Dalam soal angka pasukan Muslim kalah jauh namun mereka tetap mengobarkan semangat
dan mengusir segala gentar dan kecemasan. Bayangkan saja tiga ribu melawan dua
ratus ribu sama saja dengan bunuh diri. Nyatanya sejarah mencatat pasukan
muslim yang terbunuh saat itu hanya dua belas orang. Kedua belah pihak
sama-sama mundur dari medan perang. Bisa dibilang umat Islam belum mampu menang
secara total, tapi bisa jadi itu merupakan isyarat kemenangan. Baginda Nabi
saw. adalah pemimpin yang paling hebat dalam memotivasi umatnya. Yakin Mario
Teguh kalah jauh.
Apa yang bisa saya petik dari
ulasan cerita di atas? Saya menarik nafas dan melepaskannya perlahan. cerita
ini saya hubungkan dengan fase sekarang ini, bisa ditarik kesimpulan bahwa kaum
Muslim pada perang Mu’tah dari yang tidak menjadi apa-apa menjadi apa-apa. Lalu
kenapa saya tidak bisa seperti menjadi demikian. You can, if you think you can. Bintang yang itu ada pada diri kita
biarkanlah bintang itu bersinar dengan usaha kita. Jangan biarkan diri kita
kalah dengan kompetisi kerdil yang tidak akan pernah sebanding dengan perang
Mu’tah. Selama sumbangan oksigen masih setia masuk ke lubang hidung saya yang
maha besar ini segalanya bisa dilakukan. Saya percaya itu.

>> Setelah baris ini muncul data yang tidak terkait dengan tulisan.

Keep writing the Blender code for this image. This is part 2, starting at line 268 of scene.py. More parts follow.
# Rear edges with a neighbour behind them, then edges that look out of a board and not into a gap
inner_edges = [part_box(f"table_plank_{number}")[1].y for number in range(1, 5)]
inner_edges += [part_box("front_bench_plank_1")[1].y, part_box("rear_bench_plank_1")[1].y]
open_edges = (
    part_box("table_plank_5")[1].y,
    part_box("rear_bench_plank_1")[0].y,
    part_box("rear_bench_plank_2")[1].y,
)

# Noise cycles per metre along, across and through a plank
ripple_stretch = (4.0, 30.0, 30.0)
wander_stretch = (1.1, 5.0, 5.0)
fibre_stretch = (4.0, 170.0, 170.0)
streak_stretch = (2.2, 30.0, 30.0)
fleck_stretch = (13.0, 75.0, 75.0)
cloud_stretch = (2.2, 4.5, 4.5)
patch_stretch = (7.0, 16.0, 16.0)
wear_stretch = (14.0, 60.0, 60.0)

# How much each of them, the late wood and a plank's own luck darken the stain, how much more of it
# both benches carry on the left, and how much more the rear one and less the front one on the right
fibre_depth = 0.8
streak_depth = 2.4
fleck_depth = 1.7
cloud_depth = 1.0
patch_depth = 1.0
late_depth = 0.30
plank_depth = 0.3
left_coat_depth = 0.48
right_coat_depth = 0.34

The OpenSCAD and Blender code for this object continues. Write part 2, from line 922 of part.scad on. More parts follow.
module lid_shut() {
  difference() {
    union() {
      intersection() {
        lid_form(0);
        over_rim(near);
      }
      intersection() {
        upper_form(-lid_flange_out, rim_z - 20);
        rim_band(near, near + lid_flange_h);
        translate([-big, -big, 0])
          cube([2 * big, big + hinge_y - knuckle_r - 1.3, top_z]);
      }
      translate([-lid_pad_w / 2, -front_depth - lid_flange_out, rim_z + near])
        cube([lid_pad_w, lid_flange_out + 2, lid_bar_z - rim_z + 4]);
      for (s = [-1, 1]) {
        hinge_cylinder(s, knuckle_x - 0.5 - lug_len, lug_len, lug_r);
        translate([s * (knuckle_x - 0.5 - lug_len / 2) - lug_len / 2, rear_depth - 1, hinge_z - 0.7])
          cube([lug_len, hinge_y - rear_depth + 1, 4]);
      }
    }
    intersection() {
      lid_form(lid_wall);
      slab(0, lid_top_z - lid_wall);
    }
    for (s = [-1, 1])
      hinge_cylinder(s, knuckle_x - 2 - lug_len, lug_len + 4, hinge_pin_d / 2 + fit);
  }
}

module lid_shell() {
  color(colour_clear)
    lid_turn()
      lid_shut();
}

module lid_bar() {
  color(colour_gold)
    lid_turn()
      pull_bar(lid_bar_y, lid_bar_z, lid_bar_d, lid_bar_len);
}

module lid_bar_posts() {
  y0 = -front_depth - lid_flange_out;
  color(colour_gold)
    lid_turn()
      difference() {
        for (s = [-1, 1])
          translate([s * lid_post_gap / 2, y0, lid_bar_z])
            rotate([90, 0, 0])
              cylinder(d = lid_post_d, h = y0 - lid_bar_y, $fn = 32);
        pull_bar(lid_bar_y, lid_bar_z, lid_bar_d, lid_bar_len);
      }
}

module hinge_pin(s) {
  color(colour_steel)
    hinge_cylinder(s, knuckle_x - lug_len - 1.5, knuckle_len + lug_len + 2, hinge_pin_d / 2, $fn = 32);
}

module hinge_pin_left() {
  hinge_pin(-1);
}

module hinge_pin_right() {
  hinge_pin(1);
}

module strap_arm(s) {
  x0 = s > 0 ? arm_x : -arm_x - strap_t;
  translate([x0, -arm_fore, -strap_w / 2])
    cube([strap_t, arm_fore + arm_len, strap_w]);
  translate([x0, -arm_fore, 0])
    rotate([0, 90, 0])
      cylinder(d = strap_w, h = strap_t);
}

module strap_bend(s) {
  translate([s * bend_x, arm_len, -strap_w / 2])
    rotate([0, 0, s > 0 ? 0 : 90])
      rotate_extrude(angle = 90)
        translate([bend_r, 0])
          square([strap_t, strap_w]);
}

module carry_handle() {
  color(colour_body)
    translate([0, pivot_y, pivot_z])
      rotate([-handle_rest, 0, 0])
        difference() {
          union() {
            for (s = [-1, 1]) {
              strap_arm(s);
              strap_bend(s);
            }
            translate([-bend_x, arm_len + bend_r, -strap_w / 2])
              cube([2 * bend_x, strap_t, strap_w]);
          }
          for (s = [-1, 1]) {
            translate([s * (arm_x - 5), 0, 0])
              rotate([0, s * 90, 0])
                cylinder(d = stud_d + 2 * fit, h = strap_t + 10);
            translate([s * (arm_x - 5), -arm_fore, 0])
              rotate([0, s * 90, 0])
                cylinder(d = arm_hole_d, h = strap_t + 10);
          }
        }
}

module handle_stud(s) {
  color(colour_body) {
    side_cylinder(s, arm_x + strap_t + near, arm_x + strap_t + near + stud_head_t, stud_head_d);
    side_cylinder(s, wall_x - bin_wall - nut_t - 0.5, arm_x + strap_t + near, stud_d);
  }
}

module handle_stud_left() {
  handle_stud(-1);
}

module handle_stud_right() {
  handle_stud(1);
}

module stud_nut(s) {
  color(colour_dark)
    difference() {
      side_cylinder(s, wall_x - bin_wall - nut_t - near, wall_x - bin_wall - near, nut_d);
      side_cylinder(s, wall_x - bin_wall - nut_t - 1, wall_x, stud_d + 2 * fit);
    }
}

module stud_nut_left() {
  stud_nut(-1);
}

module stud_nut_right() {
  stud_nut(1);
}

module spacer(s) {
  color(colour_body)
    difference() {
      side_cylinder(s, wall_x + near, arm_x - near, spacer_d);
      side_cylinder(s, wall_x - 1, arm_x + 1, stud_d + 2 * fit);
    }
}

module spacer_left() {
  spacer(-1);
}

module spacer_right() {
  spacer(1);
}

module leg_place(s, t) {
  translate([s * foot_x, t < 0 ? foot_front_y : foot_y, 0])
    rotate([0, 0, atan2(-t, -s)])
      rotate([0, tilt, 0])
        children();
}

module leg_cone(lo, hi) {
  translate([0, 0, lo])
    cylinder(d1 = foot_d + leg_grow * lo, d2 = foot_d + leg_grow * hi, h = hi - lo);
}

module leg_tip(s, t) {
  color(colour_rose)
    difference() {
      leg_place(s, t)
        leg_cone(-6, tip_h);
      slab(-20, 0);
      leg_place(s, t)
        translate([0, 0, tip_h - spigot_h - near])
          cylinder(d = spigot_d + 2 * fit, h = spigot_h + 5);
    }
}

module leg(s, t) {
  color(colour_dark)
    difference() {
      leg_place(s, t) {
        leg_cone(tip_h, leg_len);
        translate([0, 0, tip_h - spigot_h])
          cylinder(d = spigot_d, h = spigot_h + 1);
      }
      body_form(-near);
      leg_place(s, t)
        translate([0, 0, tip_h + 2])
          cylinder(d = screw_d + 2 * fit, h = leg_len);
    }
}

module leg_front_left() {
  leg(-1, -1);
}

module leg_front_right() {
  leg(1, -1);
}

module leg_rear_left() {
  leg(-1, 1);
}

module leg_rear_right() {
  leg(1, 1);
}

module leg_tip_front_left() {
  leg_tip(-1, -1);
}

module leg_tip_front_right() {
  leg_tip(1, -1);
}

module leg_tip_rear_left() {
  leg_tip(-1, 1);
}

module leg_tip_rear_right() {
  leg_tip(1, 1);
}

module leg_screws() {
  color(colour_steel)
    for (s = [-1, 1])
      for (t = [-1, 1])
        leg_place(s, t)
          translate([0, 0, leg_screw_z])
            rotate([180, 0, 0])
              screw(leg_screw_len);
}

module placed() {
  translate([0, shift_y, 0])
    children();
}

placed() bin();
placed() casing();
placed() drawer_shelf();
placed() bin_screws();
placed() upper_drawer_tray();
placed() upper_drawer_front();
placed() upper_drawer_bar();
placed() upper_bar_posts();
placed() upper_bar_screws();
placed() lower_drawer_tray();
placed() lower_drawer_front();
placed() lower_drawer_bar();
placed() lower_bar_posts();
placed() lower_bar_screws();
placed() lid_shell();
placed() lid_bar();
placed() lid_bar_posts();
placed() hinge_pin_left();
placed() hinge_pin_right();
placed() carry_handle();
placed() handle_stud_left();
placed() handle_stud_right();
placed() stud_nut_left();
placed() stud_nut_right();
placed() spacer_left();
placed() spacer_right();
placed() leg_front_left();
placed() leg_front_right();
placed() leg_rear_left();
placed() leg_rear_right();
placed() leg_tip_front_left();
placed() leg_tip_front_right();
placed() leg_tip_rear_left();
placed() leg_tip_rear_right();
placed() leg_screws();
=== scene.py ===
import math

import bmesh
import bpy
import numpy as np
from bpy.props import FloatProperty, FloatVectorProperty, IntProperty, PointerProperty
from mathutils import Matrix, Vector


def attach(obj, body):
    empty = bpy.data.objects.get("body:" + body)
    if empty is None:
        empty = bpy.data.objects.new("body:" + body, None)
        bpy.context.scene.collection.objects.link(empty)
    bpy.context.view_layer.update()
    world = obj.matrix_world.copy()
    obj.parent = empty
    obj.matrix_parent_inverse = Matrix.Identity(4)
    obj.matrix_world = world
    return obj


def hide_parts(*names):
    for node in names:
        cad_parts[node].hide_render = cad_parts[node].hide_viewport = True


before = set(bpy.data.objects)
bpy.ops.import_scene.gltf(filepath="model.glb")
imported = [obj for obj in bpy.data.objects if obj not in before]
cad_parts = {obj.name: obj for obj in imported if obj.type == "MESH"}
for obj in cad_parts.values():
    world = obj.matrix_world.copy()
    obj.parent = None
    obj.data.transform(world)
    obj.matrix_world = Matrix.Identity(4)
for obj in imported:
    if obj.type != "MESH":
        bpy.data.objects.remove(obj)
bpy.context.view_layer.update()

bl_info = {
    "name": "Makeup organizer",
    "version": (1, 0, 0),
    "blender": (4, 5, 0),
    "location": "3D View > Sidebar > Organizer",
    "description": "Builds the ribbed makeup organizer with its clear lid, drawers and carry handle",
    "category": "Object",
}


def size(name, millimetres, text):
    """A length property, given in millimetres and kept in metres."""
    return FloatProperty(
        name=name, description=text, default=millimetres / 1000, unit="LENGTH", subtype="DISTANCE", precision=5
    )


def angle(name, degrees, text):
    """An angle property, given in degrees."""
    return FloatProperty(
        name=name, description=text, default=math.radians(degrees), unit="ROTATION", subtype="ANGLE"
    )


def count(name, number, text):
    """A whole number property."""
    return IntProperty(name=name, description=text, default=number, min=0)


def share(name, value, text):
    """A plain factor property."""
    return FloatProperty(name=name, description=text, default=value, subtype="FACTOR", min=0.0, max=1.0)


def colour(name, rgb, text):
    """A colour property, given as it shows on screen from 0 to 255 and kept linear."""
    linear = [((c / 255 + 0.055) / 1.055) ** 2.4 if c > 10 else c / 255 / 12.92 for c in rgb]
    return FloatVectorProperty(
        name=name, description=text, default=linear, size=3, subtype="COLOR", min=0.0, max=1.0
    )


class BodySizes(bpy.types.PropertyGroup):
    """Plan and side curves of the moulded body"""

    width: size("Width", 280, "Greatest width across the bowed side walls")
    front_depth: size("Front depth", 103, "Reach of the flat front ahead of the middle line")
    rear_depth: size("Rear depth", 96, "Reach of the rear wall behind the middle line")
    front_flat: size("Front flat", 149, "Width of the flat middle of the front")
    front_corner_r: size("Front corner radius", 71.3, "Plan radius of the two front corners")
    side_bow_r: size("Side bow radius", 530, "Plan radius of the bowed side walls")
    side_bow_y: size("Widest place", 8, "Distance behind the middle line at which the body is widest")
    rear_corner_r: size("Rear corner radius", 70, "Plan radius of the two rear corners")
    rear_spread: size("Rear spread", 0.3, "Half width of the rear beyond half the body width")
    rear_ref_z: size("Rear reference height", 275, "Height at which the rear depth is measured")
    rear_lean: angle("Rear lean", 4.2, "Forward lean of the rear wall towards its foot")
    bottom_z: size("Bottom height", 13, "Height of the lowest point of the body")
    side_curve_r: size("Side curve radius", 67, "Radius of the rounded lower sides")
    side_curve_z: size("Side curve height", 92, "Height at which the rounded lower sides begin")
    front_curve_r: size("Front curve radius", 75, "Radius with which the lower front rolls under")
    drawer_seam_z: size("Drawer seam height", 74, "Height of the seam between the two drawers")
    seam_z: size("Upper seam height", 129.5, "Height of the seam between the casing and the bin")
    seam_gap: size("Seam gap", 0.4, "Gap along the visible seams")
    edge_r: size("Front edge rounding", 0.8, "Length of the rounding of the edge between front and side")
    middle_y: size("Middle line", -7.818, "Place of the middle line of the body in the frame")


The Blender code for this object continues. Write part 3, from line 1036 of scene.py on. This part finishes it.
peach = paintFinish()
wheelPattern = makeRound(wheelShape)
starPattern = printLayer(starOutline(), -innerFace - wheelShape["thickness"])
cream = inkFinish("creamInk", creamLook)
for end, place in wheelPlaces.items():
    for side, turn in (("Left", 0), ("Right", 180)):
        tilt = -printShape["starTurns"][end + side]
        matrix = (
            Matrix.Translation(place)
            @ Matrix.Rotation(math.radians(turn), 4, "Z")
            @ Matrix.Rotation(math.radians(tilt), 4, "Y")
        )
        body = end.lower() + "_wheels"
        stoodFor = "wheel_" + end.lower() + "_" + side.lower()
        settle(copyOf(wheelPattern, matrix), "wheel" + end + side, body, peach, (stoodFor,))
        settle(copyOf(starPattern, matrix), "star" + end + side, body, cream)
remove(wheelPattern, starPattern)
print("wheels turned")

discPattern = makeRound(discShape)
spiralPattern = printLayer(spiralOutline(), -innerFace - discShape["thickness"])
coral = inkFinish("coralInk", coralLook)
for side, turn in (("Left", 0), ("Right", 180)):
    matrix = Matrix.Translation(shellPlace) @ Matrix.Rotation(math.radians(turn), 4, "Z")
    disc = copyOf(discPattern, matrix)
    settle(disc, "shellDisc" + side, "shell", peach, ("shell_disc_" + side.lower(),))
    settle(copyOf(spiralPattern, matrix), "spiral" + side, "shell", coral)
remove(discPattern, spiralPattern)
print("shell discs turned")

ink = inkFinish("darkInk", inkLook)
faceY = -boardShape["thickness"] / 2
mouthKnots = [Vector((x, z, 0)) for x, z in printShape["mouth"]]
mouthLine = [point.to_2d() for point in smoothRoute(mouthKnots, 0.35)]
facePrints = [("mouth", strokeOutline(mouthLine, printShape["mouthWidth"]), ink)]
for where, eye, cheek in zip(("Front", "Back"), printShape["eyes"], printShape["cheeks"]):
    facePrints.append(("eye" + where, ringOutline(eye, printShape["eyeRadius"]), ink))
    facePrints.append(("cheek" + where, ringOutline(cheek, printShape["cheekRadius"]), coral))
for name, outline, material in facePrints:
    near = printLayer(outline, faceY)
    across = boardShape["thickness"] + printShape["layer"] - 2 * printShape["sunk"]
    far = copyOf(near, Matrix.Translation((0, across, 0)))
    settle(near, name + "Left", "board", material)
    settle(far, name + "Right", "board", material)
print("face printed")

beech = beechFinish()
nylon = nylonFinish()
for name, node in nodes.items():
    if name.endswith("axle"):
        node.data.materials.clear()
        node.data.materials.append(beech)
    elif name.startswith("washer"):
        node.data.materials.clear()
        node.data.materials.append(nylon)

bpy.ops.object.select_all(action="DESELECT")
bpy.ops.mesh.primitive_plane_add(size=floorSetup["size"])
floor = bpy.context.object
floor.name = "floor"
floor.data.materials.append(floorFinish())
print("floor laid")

Pada fase ini pula saya telah
memutuskan jalan hidup saya sebagai seorang pengajar, untuk sementara sekarang
saya menjadi tenaga honorer di dua universitas swasta di Mataram. Kenapa saya
memutuskan untuk mengajar? Profesi mengajar tidaklah profesi yang cemerlang
dalam meraup sebongkah berlian. Lalu kenapa saya memutuskan memilih jalan itu?
Karena saya hobi, sederhana bukan. Saya menikmati profesi saya sekarang ini.
Saya menyiapkan materi dan menyalurkan materi itu kepada anak didik saya.
Materi itu akan tertanam di benak mereka, dan Insya Allah akan bermanfaat dalam
membangun karakter mereka ke depannya. Saya puas dengan pengalaman seperti itu.
Bukankah ada lagu dengan lirik ‘engkau patriot pahlawan bangsa tanpa tanda jasa’,
oh ya liriknya sudah berubah jadi engkau patriot pahlawan bangsa pembangun
insan cendekia. Itu lirik untuk para guru ya, tapi bisa jugalah disematkan
kepada para dosen. Xixixi. Ya saya memilih jalan hidup saya sebagai seorang
pengajar, semoga ilmu yang saya berikan berkah. Kemudian bagaimana dengan jalan
hidup Anda, bagaimana jalan Anda dalam menyinari bintang dalam diri Anda?
Semoga jalan yang Anda putuskan menyamankan hidup rekan sekalian. Life is choice, enjoy your way and stop
compare these and those from other thing, okkay!!!